Unlike most artists who have been concerned with these material and perceptual properties of film, Levy was also deeply interested in human behavior. His approach to the performances in Herostratus, and their narrative framework, owes little to either conventional film storytelling, or the minimalist posing then prevalent in European art cinema. The film’s dramatic scenes occasionally have the awkwardly protracted feel of acting workshop improvisations. Yet something very calculated is going on. Levy is seeking to induce a psychological state in the audience through the witnessing in his actors of a deeper emotional reality than we are accustomed to. Levy’s actors are surrogates for his audience, undergoing a traumatic initiation. The goal, which one senses is both personal and artistic: to find what it takes to escape the trap. Ultimately, neither Levy, nor his heartbreakingly gifted lead actor Michael Gothard succeeded. Levy took his own life in 1987, Gothard in 1992.

Nevertheless, the film remains: an act of faith in its audience. That we are willing to relearn how to watch a movie; that we will accept severe psychic disturbance and then examine our own response.  This is a faith which distributors were unable to share. There was a feeling that if only Levy would cut the film down to a more “reasonable” length, it might be possible to sell the thing.

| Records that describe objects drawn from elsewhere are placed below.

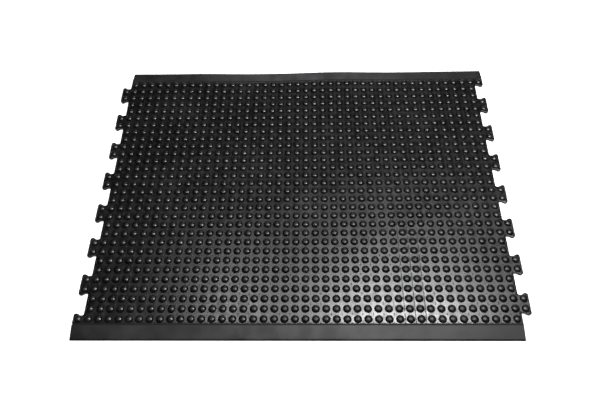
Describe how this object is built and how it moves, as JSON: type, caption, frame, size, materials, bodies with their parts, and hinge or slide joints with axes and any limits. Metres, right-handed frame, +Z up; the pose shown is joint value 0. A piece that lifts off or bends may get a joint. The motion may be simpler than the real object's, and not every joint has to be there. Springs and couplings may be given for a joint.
{
  "type": "anti fatigue mat",
  "caption": "Black rubber standing mat with a grid of hollow bubbles, jigsaw tabs on its two short sides and bevelled ramps along its two long edges.",
  "frame": {"origin": "middle of the mat's underside, on the floor", "axes": "+X along the long side towards the right tabs, +Y across to the rear ramp, +Z up out of the floor"},
  "size_m": [1.2, 0.9, 0.014],
  "materials": {
    "sheet_rubber": "moulded black rubber, satin, softly shiny on the bubbles' crowns",
    "ramp_rubber": "extruded black rubber strip, satin, faint lengthwise drag lines"
  },
  "bodies": {
    "root": {"bubble_sheet": "sheet_rubber", "left_tab_1": "sheet_rubber", "left_tab_2": "sheet_rubber", "left_tab_3": "sheet_rubber", "left_tab_4": "sheet_rubber", "left_tab_5": "sheet_rubber", "left_tab_6": "sheet_rubber", "left_tab_7": "sheet_rubber", "left_tab_8": "sheet_rubber", "right_tab_1": "sheet_rubber", "right_tab_2": "sheet_rubber", "right_tab_3": "sheet_rubber", "right_tab_4": "sheet_rubber", "right_tab_5": "sheet_rubber", "right_tab_6": "sheet_rubber", "right_tab_7": "sheet_rubber", "right_tab_8": "sheet_rubber", "front_ramp": "ramp_rubber", "rear_ramp": "ramp_rubber"}
  },
  "joints": []
}
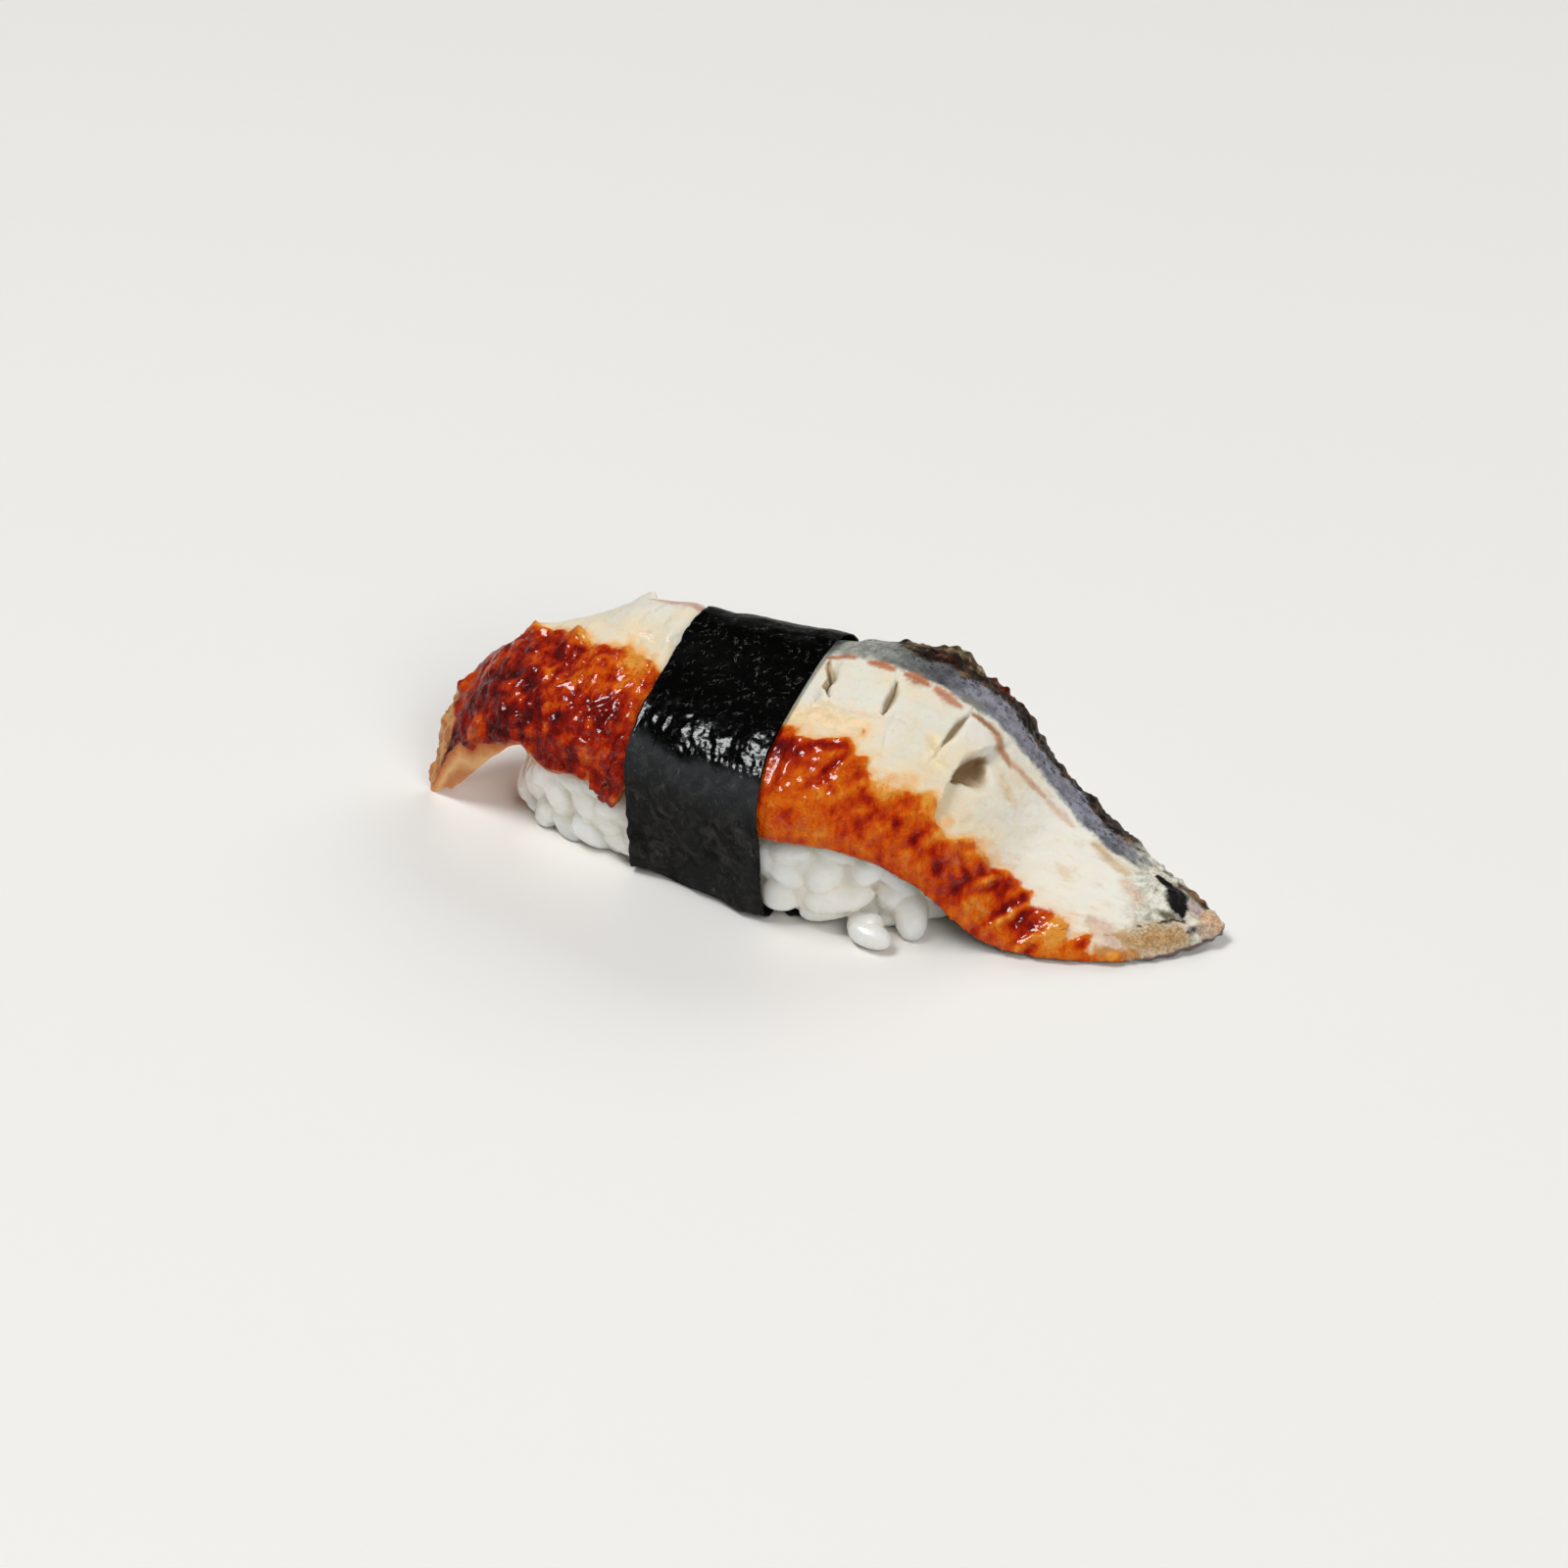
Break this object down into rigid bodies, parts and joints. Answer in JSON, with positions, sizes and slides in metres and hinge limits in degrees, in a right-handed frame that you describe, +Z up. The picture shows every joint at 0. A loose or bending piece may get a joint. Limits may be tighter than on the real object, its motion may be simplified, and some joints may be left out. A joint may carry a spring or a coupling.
{
  "type": "eel nigiri",
  "caption": "Eel nigiri: a glazed slice of grilled eel draped over a bed of pressed rice and held by a band of dried seaweed.",
  "frame": {"origin": "middle of the seaweed band's underside, on the plane that the piece rests on", "axes": "+X runs along the piece towards the thin tail of the eel, +Y points to the back, away from the glazed front, and +Z points up"},
  "size_m": [0.0895, 0.0303, 0.0227],
  "materials": {
    "cooked_rice": "moist, translucent white grains",
    "grilled_eel": "sticky orange to dark red glaze over flaky white flesh, with grey skin and a charred edge",
    "dried_seaweed": "black sheet, glossy and finely wrinkled on top, matte down the sides"
  },
  "bodies": {
    "root": {"rice_bed": "cooked_rice", "eel_slice": "grilled_eel", "seaweed_band": "dried_seaweed"}
  },
  "joints": []
}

But Herostratus was determined to be indigestible to the system. As such its negative, unearthed in pristine condition for this digital restoration, may represent the last true relic of an era that has been thoroughly absorbed by the institutions it portended to attack. If the counter-culture proved simply to be the R&D wing of the corporate mainstream, Herostratus carried a genuine poison pill.

The charge most commonly leveled against the film by its detractors is “pretentious.” The film’s ambitions are grandiose, it is true, and Levy occasionally overreaches; the inclusion of (a tiny number of) Holocaust and Hiroshima images, while carefully considered in terms of the film’s argument, overloads its artistic syntax. The use of footage of Allen Ginsberg from Peter Whitehead’s Wholly Communion now appears a misjudgment, encouraging a misreading of the film’s precise dialectics as 60’s folderol.

Yet no work that embodies such artistic and technical rigour merits such a dismissal. Has there ever been a film this marginal in terms of its budget and production resources that displayed such commanding visual control? Herostratus was made with a budget of approx. £10,000, its unpaid cast and crew taking public transit to reach shooting locations. Viewing the film in the digital realm offers an opportunity to study the astonishing rigour of Levy’s compositions and montage. For example, review the opening sequence of Max running through the streets. Note not only the architectural purity of the compositions and the remarkably delicate use of colour, but, within and between each of the dynamically mobile shots, the precisely contrived interplay of light and shadow. Such careful analysis begins to reveal the extent of Levy’s use of subliminal forces to affect the viewer.

The astonishing collaboration between Levy and his cinematographer Keith Allams is all the more remarkable for the fact that neither man ever made another feature film. Yet if the film’s visual and editorial virtuosity suggest a young filmmaker saying, “hey, see what I can do!” the images and the montage are always connected to its themes at the deepest level. Consider how, in a single, stunning, 360-degree pan, the camera evokes for us the reality of a lost life, a person gone from the world.

If the film’s method and artistic intent was generally rejected in its native land (and little seen outside it) its stylistic innovations were absorbed by a generation of British filmmakers every bit as much as by Levy’s students when he went to teach (from 1970) at the California Institute of the Arts. Herostratus has always cast its spell primarily on filmmakers. Until now it has been a well-kept secret; the BFI’s release of this digital restoration reveals one of the truly underground works of the cinema.